Records with modeling code:
◇ ◇ ◇

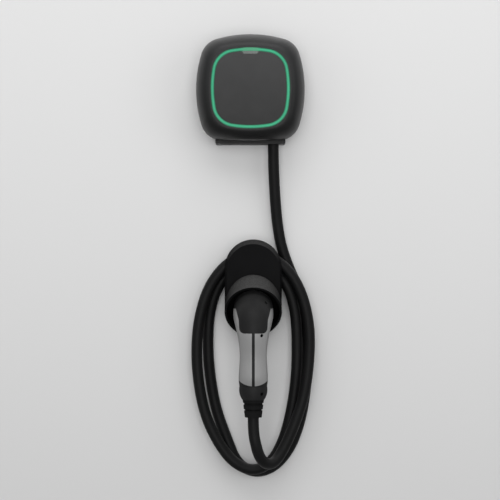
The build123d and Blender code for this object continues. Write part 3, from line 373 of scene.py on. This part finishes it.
# %% Finishes of the unit
# The cover and the panel carry painted light: their fade makes the tone paler at the top and darker below.
finish["cover"] = surface(
    "cover_satin", (0.0085, 0.0087, 0.009), 0.40, grain=2600.0, relief=15, dust_and_top_light=0.26, specular=0.25,
    painted_fade=(-0.09, 0.10, 0.3, 2.6),
)
finish["panel"] = surface(
    "panel_satin", (0.0195, 0.0197, 0.020), 0.42, grain=2600.0, relief=12, dust_and_top_light=0.10, specular=0.25,
    painted_fade=(-0.08, 0.075, 0.25, 1.6),
)
finish["window"] = surface(
    "window_smoke", (0.064, 0.080, 0.072), 0.25, grain=900.0, relief=4, mottle=0.05, dust_and_top_light=0.05
)
finish["housing"] = surface("housing_grain", (0.016, 0.016, 0.0165), 0.55, grain=1500.0, relief=40, specular=0.25)
finish["seal"] = surface("seal_rubber", (0.014, 0.014, 0.014), 0.75, grain=700.0, relief=30)
finish["gland"] = surface("gland_nylon", (0.017, 0.017, 0.018), 0.45, grain=1800.0)
finish["screw"] = surface(
    "screw_zinc", (0.56, 0.56, 0.54), 0.32, grain=1200.0, relief=10, metallic=1.0, dust_and_top_light=0.05
)
finish["bracket"] = surface(
    "bracket_zinc", (0.50, 0.505, 0.51), 0.36, grain=500.0, relief=10, metallic=1.0, stretch=(1, 1, 12), dust_and_top_light=0.1
)

dress(finish["cover"], "front_cover")
dress(finish["panel"], "front_panel")
dress(finish["window"], "sensor_window")
dress(finish["housing"], "rear_housing")
dress(finish["seal"], "housing_gasket", "supply_grommet", "gland_seal")
dress(finish["gland"], "gland_body", "gland_nut")
dress(finish["screw"], "cover_screws", "board_screws", "terminal_screws", "holster_screws")
dress(finish["bracket"], "wall_bracket")
print("finishes of the unit", len(finish))

# %% [markdown]
# ## Lit ring
#
# The ring is a frosted light guide with a row of small lamps behind it. It glows evenly along its line and is
# deeper in colour towards its two edges, where less light comes through. An ambient occlusion node that looks inwards
# finds those edges: near one, a ray inside the solid soon meets a side wall. The stretch over the sensor window is
# duller, so the green there is mixed with a quieter one. It is found by its height and its distance from the middle.

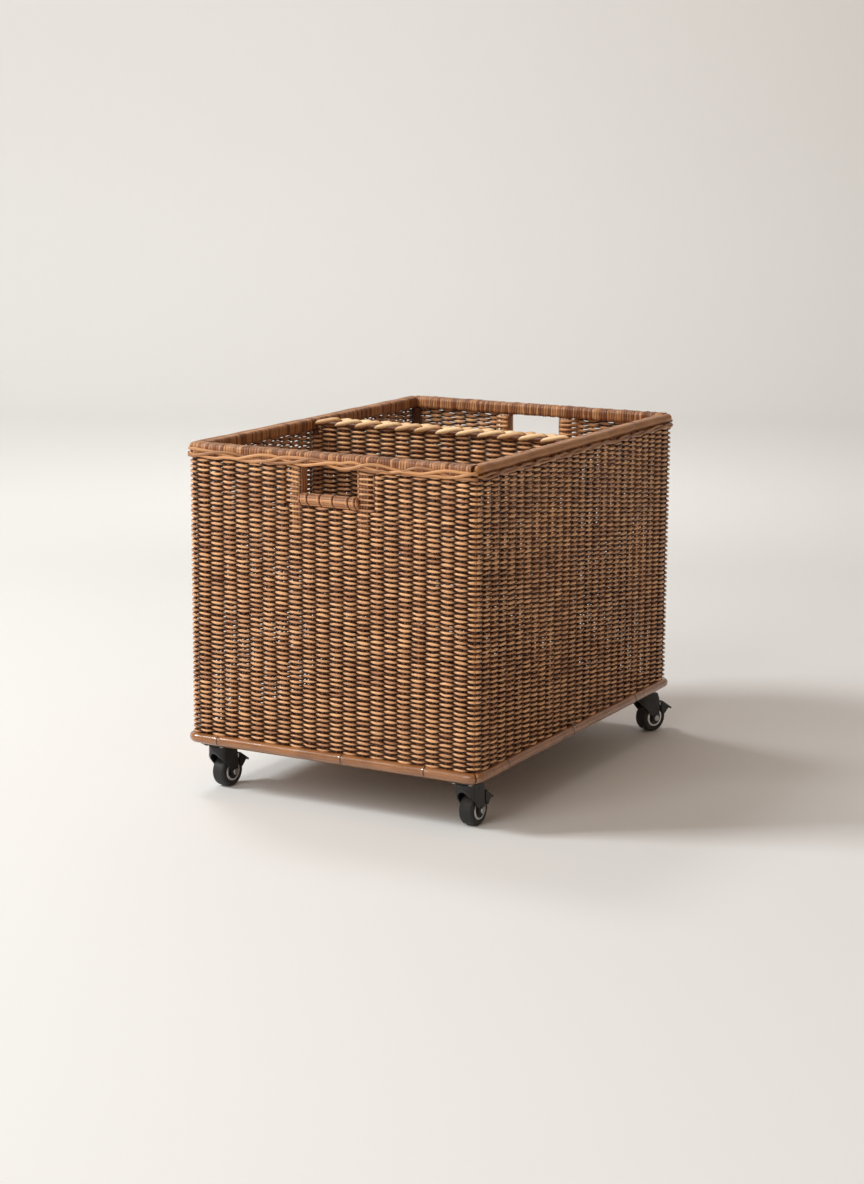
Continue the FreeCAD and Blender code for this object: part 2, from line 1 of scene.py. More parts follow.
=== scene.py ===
"""Looks of the rolling wicker trunk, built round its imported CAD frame. Lengths are in metres.

The weave is real: every weaver is a tube that passes before one stake and behind the next. Shapes are stacks
of closed rings: tubes along many paths at once, wound sections along the rails, and rings up the posts and
along the grip bars.
"""

import math

import bpy
import numpy as np
from mathutils import Matrix, Vector


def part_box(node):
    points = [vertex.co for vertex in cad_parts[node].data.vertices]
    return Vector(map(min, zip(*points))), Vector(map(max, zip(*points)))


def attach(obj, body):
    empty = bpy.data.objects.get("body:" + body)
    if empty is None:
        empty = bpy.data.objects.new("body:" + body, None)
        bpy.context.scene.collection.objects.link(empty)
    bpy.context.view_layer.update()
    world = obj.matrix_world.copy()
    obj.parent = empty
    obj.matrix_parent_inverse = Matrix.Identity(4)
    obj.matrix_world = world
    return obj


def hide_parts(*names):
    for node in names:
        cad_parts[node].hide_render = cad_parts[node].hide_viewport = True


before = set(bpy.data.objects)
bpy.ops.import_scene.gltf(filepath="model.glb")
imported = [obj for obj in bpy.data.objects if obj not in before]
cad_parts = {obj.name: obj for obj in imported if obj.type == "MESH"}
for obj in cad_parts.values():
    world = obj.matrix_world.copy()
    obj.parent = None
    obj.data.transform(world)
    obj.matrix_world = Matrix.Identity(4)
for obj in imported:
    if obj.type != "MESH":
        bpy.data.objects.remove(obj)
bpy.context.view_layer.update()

MM = 0.001
rng = np.random.default_rng(7)

# ---- places taken from the frame ----
HALF_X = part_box("woven_wall_right")[1].x
HALF_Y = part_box("woven_wall_rear")[1].y
WEAVE_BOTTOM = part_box("woven_wall_front")[0].z
RAIL_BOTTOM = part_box("rail_front")[0].z
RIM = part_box("rail_front")[1].z
RAIL_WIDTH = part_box("rail_front")[1].y + HALF_Y
BOARD_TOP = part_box("base_board")[1].z
HOLE_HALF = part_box("handle_post_front_right")[0].x
POST_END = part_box("handle_post_front_right")[1].x
POST_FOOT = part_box("handle_post_front_right")[0].z
BAR_LOW, BAR_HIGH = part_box("handle_bar_front")
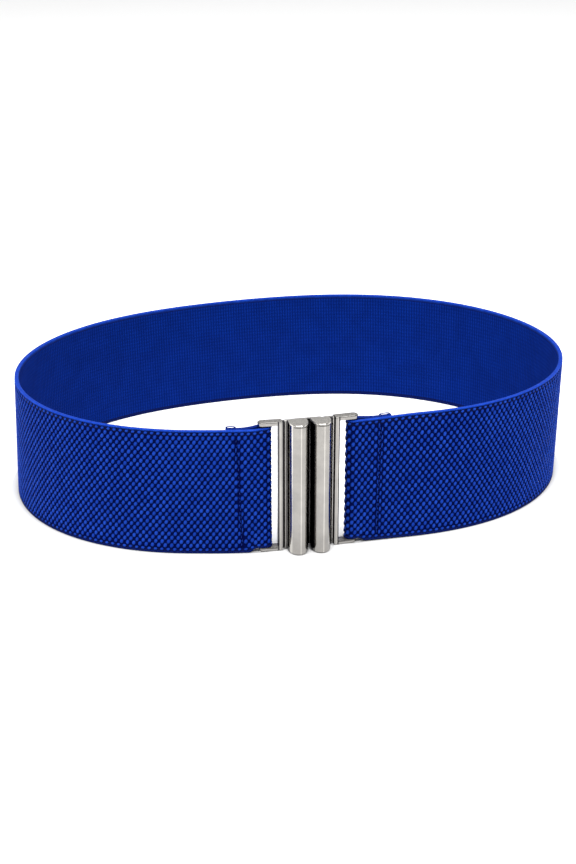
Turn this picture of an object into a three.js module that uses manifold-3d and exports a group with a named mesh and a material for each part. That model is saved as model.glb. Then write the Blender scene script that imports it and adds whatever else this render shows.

◇ ◇ ◇

→ **Exercise details**: Please repeat the material above, word for word and in full.

→ **Solution for this exercise**:
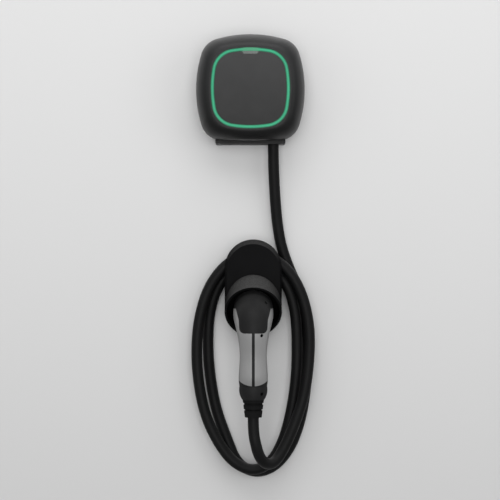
The build123d and Blender code for this object continues. Write part 3, from line 373 of scene.py on. This part finishes it.
# %% Finishes of the unit
# The cover and the panel carry painted light: their fade makes the tone paler at the top and darker below.
finish["cover"] = surface(
    "cover_satin", (0.0085, 0.0087, 0.009), 0.40, grain=2600.0, relief=15, dust_and_top_light=0.26, specular=0.25,
    painted_fade=(-0.09, 0.10, 0.3, 2.6),
)
finish["panel"] = surface(
    "panel_satin", (0.0195, 0.0197, 0.020), 0.42, grain=2600.0, relief=12, dust_and_top_light=0.10, specular=0.25,
    painted_fade=(-0.08, 0.075, 0.25, 1.6),
)
finish["window"] = surface(
    "window_smoke", (0.064, 0.080, 0.072), 0.25, grain=900.0, relief=4, mottle=0.05, dust_and_top_light=0.05
)
finish["housing"] = surface("housing_grain", (0.016, 0.016, 0.0165), 0.55, grain=1500.0, relief=40, specular=0.25)
finish["seal"] = surface("seal_rubber", (0.014, 0.014, 0.014), 0.75, grain=700.0, relief=30)
finish["gland"] = surface("gland_nylon", (0.017, 0.017, 0.018), 0.45, grain=1800.0)
finish["screw"] = surface(
    "screw_zinc", (0.56, 0.56, 0.54), 0.32, grain=1200.0, relief=10, metallic=1.0, dust_and_top_light=0.05
)
finish["bracket"] = surface(
    "bracket_zinc", (0.50, 0.505, 0.51), 0.36, grain=500.0, relief=10, metallic=1.0, stretch=(1, 1, 12), dust_and_top_light=0.1
)

dress(finish["cover"], "front_cover")
dress(finish["panel"], "front_panel")
dress(finish["window"], "sensor_window")
dress(finish["housing"], "rear_housing")
dress(finish["seal"], "housing_gasket", "supply_grommet", "gland_seal")
dress(finish["gland"], "gland_body", "gland_nut")
dress(finish["screw"], "cover_screws", "board_screws", "terminal_screws", "holster_screws")
dress(finish["bracket"], "wall_bracket")
print("finishes of the unit", len(finish))

# %% [markdown]
# ## Lit ring
#
# The ring is a frosted light guide with a row of small lamps behind it. It glows evenly along its line and is
# deeper in colour towards its two edges, where less light comes through. An ambient occlusion node that looks inwards
# finds those edges: near one, a ray inside the solid soon meets a side wall. The stretch over the sensor window is
# duller, so the green there is mixed with a quieter one. It is found by its height and its distance from the middle.

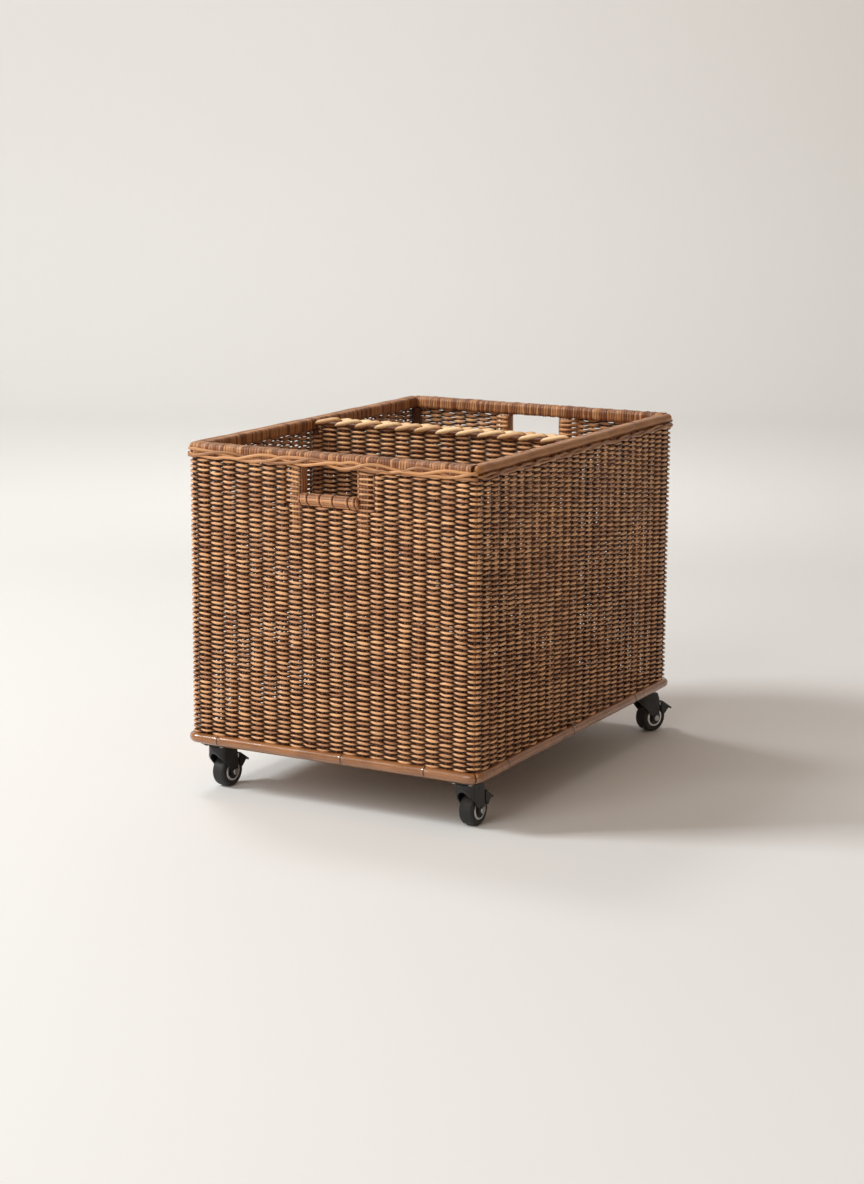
Continue the FreeCAD and Blender code for this object: part 2, from line 1 of scene.py. More parts follow.
=== scene.py ===
"""Looks of the rolling wicker trunk, built round its imported CAD frame. Lengths are in metres.

The weave is real: every weaver is a tube that passes before one stake and behind the next. Shapes are stacks
of closed rings: tubes along many paths at once, wound sections along the rails, and rings up the posts and
along the grip bars.
"""

import math

import bpy
import numpy as np
from mathutils import Matrix, Vector


def part_box(node):
    points = [vertex.co for vertex in cad_parts[node].data.vertices]
    return Vector(map(min, zip(*points))), Vector(map(max, zip(*points)))


def attach(obj, body):
    empty = bpy.data.objects.get("body:" + body)
    if empty is None:
        empty = bpy.data.objects.new("body:" + body, None)
        bpy.context.scene.collection.objects.link(empty)
    bpy.context.view_layer.update()
    world = obj.matrix_world.copy()
    obj.parent = empty
    obj.matrix_parent_inverse = Matrix.Identity(4)
    obj.matrix_world = world
    return obj


def hide_parts(*names):
    for node in names:
        cad_parts[node].hide_render = cad_parts[node].hide_viewport = True


before = set(bpy.data.objects)
bpy.ops.import_scene.gltf(filepath="model.glb")
imported = [obj for obj in bpy.data.objects if obj not in before]
cad_parts = {obj.name: obj for obj in imported if obj.type == "MESH"}
for obj in cad_parts.values():
    world = obj.matrix_world.copy()
    obj.parent = None
    obj.data.transform(world)
    obj.matrix_world = Matrix.Identity(4)
for obj in imported:
    if obj.type != "MESH":
        bpy.data.objects.remove(obj)
bpy.context.view_layer.update()

MM = 0.001
rng = np.random.default_rng(7)

# ---- places taken from the frame ----
HALF_X = part_box("woven_wall_right")[1].x
HALF_Y = part_box("woven_wall_rear")[1].y
WEAVE_BOTTOM = part_box("woven_wall_front")[0].z
RAIL_BOTTOM = part_box("rail_front")[0].z
RIM = part_box("rail_front")[1].z
RAIL_WIDTH = part_box("rail_front")[1].y + HALF_Y
BOARD_TOP = part_box("base_board")[1].z
HOLE_HALF = part_box("handle_post_front_right")[0].x
POST_END = part_box("handle_post_front_right")[1].x
POST_FOOT = part_box("handle_post_front_right")[0].z
BAR_LOW, BAR_HIGH = part_box("handle_bar_front")
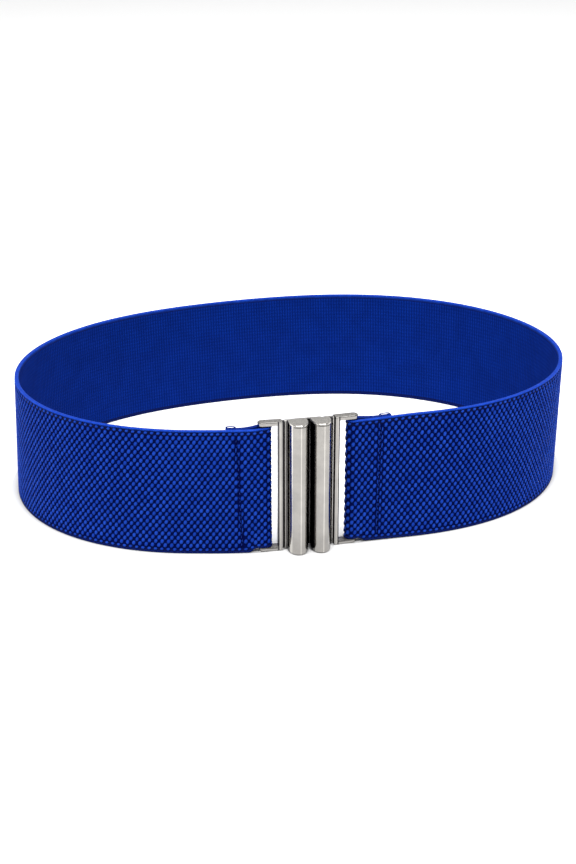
Turn this picture of an object into a three.js module that uses manifold-3d and exports a group with a named mesh and a material for each part. That model is saved as model.glb. Then write the Blender scene script that imports it and adds whatever else this render shows.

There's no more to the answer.